Anthony Davis already has six All-Star appearances, an NCAA championship and an Olympic gold medal to his name, but the newly minted Los Angeles Lakers forward admits that there’s still something missing.
“I don’t think I have a failure that I’ve had yet,” Davis told ESPN as a guest on That’s What She Said with Sarah Spain. “Obviously, at the end of my career, if I don’t win a championship that would be, I would feel that’s one of my biggest failures. But right now, I still have a lot to do in this world on and off the court.
“So I don’t feel like I’ve failed in anything. I think I just continue to do it over until I succeed at it.”
The former No. 1 pick hasn’t come close to an NBA championship yet.
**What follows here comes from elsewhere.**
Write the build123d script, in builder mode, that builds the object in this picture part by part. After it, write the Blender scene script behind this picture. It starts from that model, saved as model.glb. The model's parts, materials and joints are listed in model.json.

His team made the playoffs twice in his seven seasons with the New Orleans Pelicans, maxing out with a second-round loss to the Golden State Warriors in five games in 2018.
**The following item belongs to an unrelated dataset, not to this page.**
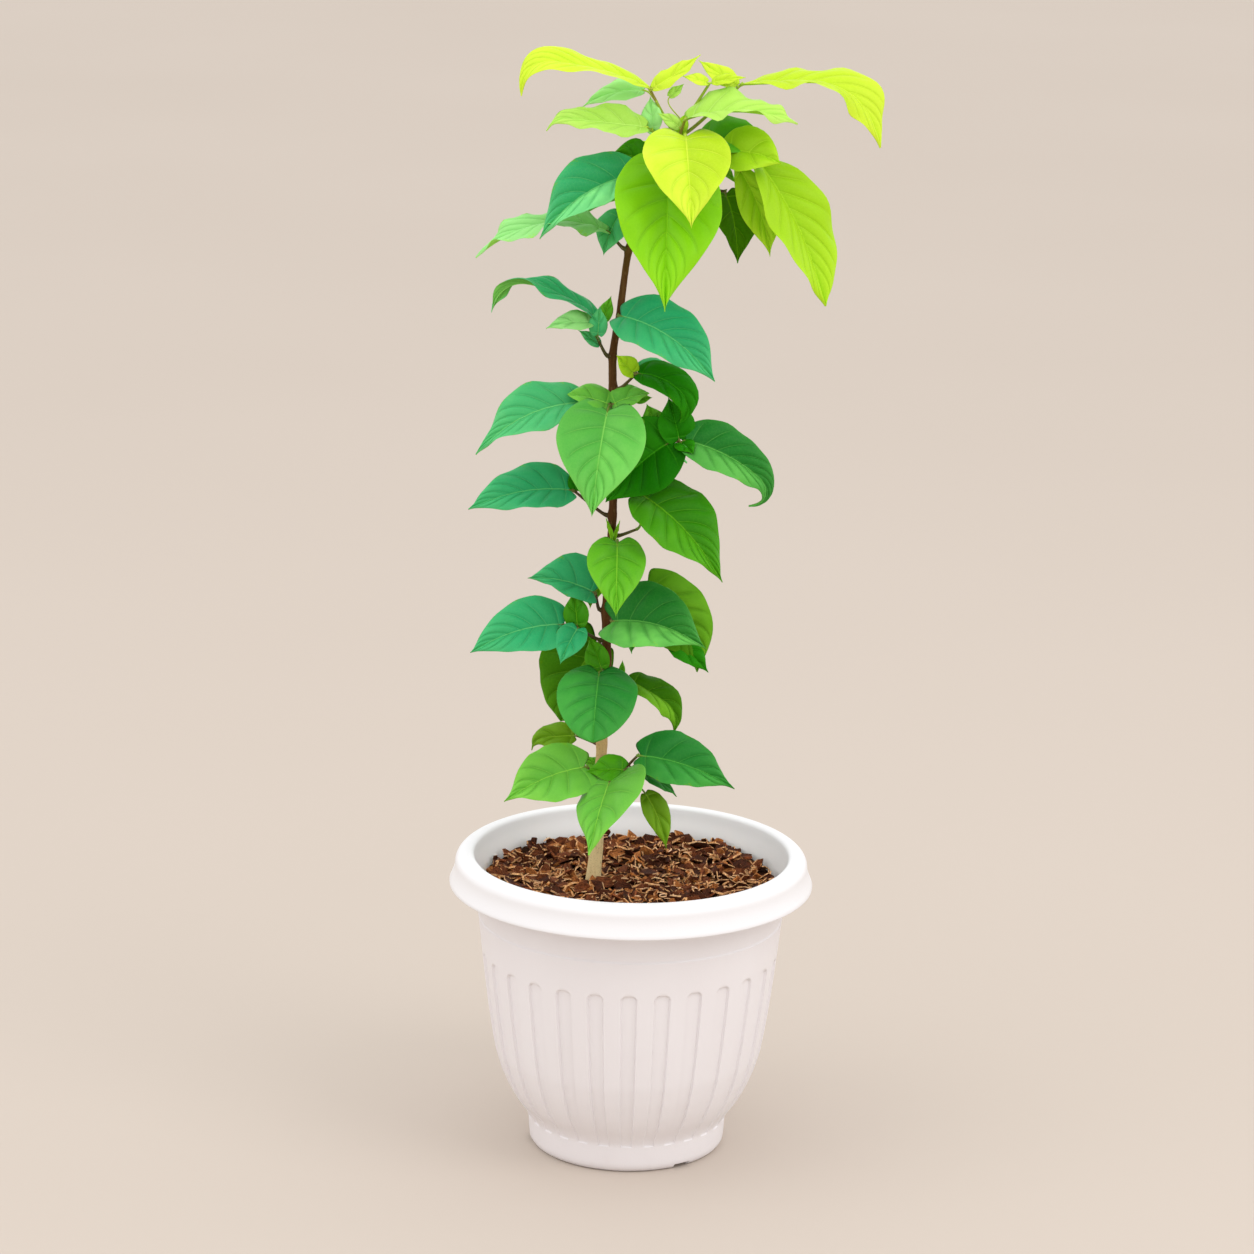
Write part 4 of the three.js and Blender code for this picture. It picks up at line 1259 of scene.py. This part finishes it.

However, Davis’ relocation to L.A. to pair up with LeBron James via a trade last month could help fill the hole in his résumé. The Lakers have the second-best odds to finish the 2019-20 season as the NBA champions, at 4-1, according to Caesars Sportsbook, trailing only the LA Clippers (7-2).
The acknowledgement by the 26-year-old Davis jibes with the urgency felt by Lakers general manager Rob Pelinka. Following six consecutive seasons of failing to make the playoffs — the longest drought in franchise history — Pelinka restated the team’s title expectations at Davis’ introductory news conference.
“For us, anything short of a championship is not success,” Pelinka said. “So we have to learn from last season because we didn’t win a championship. And a lot of that went into the construction of the roster this year.”
Lakers fans better hope that the theater-style lighting the team uses for its home games at Staples Center — the spotlight is concentrated on the court, leaving fans in the seats dimmed as if attending a Broadway show — doesn’t affect Davis’ performance.
Davis told Spain that he is scared of the dark.
“TV on, bathroom light on, some light has to be on [when he goes to bed],” Davis said. “I wish I wasn’t scared of the dark. … I watched too many crazy movies when I was a kid, and it messed me up for life.”